Eight years later, the alliance is still intact. Syria is a socialist secular state increasingly out of step with an Arab world trembling with religious fervor, and Iran represents to the Muslims of the Middle East the success of religious revolution. This odd alliance is based not so much on strategic interests as on the ``bitter personal animosity between Assad and Iraq's Saddam Hussein, on the one hand, and Ayatollah Khomeini and Hussein, on the other,'' a Western diplomat said. And because it is an alliance with little solid strategic rationale, it is proving to be as much a detriment as an advantage to Assad.
Regional experts point out that Iran gains from the alliance because it presents Iraq with the possibility of a two-front war and it gives Iran a doorway to south Lebanon, where Revolutionary Guards and segments of the Lebanese Shiites push Hizbullah's war against Israel and the West. Syria gains from the alliance about 1 million tons of free oil a year, some financial assistance, and the same advantage Iran has of forcing Mr. Hussein to worry about two fronts in Iraq's war with Iran.
But Syria is paying a high price for its Iran option. The fact that Iran is not only non-Arab but is actively orchestrating the overthrow of moderate Arab regimes has made the Syrian-Iranian alliance an abomination to the very Arab governments Assad seeks to lead. At a time when Arab nationalism is riding the crest of the Palestinian uprising in the West Bank and Gaza, Syria has in effect taken itself out of the Arab fold by retaining the alliance with Iran.

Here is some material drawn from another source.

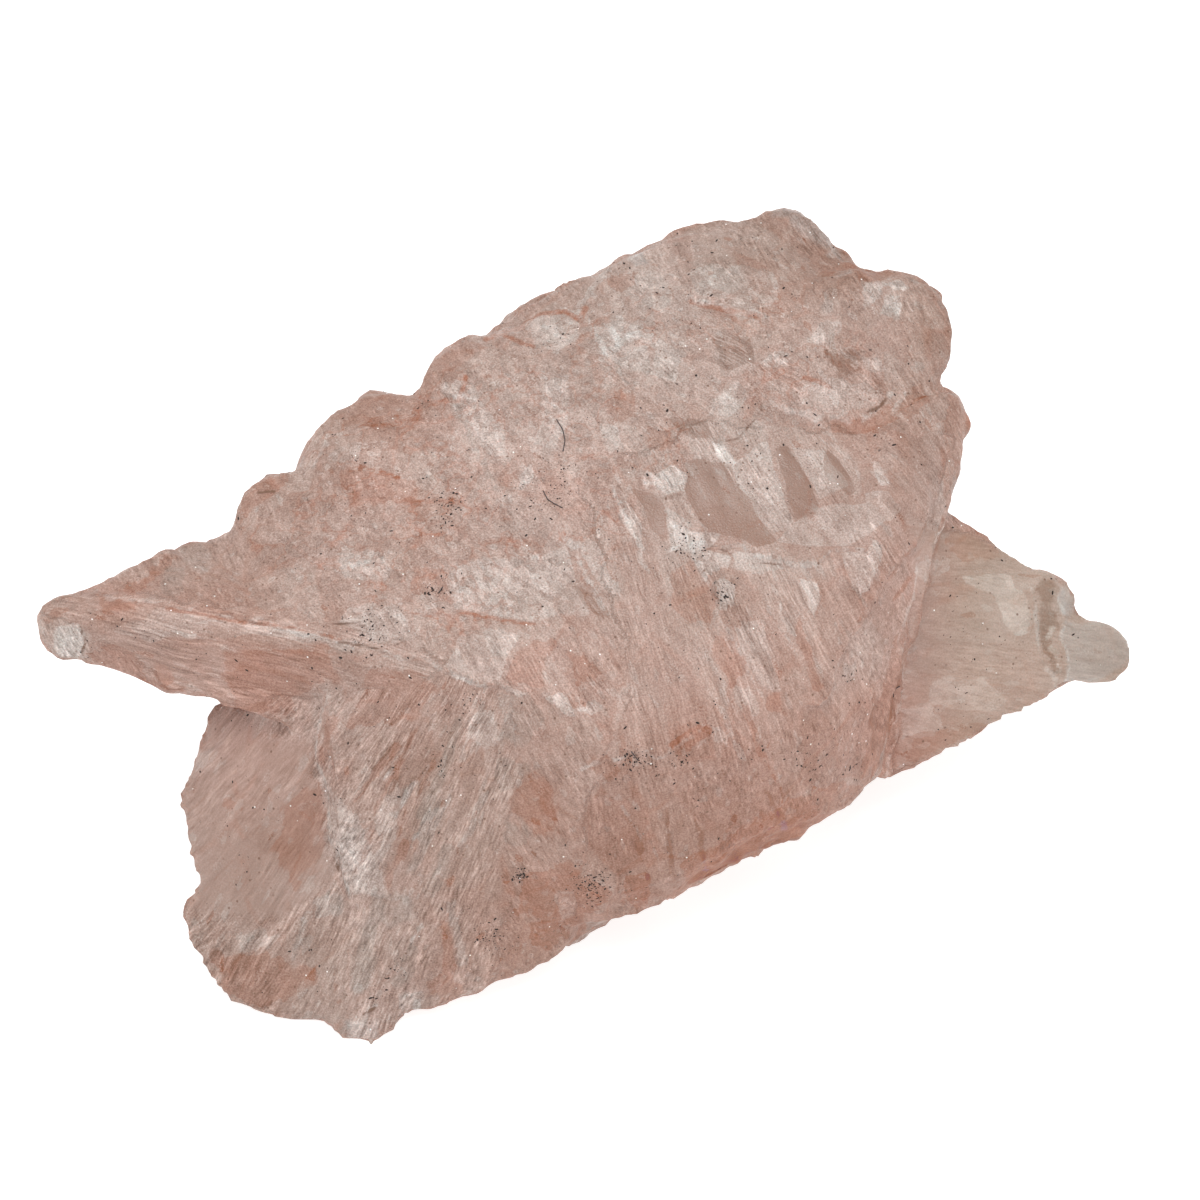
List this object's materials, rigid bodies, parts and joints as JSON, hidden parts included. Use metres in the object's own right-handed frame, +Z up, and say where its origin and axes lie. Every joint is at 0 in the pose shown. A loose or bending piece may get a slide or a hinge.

Assad has the option of cutting ties with Iran to ease himself back into Arab politics. But according to one Western diplomat, he is unwilling to do that, because, he said, ``the Iranian alliance is not the only policy the Arabs want Assad to change.''
The Arab states have never welcomed the Syrian role in Lebanon. In 1976, when Assad intervened in the war in support of the Christians to prevent a Palestinian victory, his actions were condemned. Almost 12 years later, Syria is bogged down in Lebanon. With 27,000 troops on the ground, Syria has tremendous power but is unable to end the war. Rather, Assad plays one Lebanese faction against another to keep Lebanon, if not in his control, at least unbalanced. Nervous regimes like Saudi Arabia and Jordan abhor disorder and see the Syrian presence as flirting with the fine line that separates Syrian and Israeli troops in Lebanon.
As in Lebanon, Assad has also lost out in his often brutal attempts to unseat Yasser Arafat from the leadership of the PLO. Control of the PLO has long been a cherished goal of Assad. He has pursued this goal by arming and manipulating claimants who, if they could seize Mr. Arafat's mantle, would do Syria's bidding. Syria has watched the Palestinians endure attacks in the Bekaa from the Abu Nidal faction, and has seen them survive three years of Amal's Syrian-backed ``camp wars.'' The Palestinian uprising on the West Bank and in Gaza provided Syria with the opportunity to end the war of the camps, a war it was losing. Arafat is not only in control of the PLO again, but Syria has effectively been neutralized in internal Palestinian politics.
And finally, Syria would need to meet the demand of its Arab brothers to distance itself from its major arms supplier, the Soviet Union. But this is an issue with which Syria may not have to deal. In an era when Mikhail Gorbachev sees the interest of the USSR in arms control with the United States, Soviet credits for weapons are drying up. This leaves Syria inadequately leveraged to pursue adventurous policies and more dependent on strength it can garner from its relations with the other Arab states.
As attention focuses on another round of intense activity to end the Arab-Israeli deadlock, Assad is in no position to play the strong hand in Arab affairs that he played in 1979. In the wake of the Iranian threat, Egypt has been readmitted to the Arab polity, pulling power away from Syria to its natural center on the Nile. With Hussein refusing to fall to Iranian threats, power in the Arab world now rests on a Cairo-Baghdad-Amman axis underwritten by the Saudis. Damascus sits alone.
Sandra MacKey, a free-lance writer, is author of ``The Saudis: Inside the Desert Kingdom,'' 1987. She has recently returned from a trip to Syria.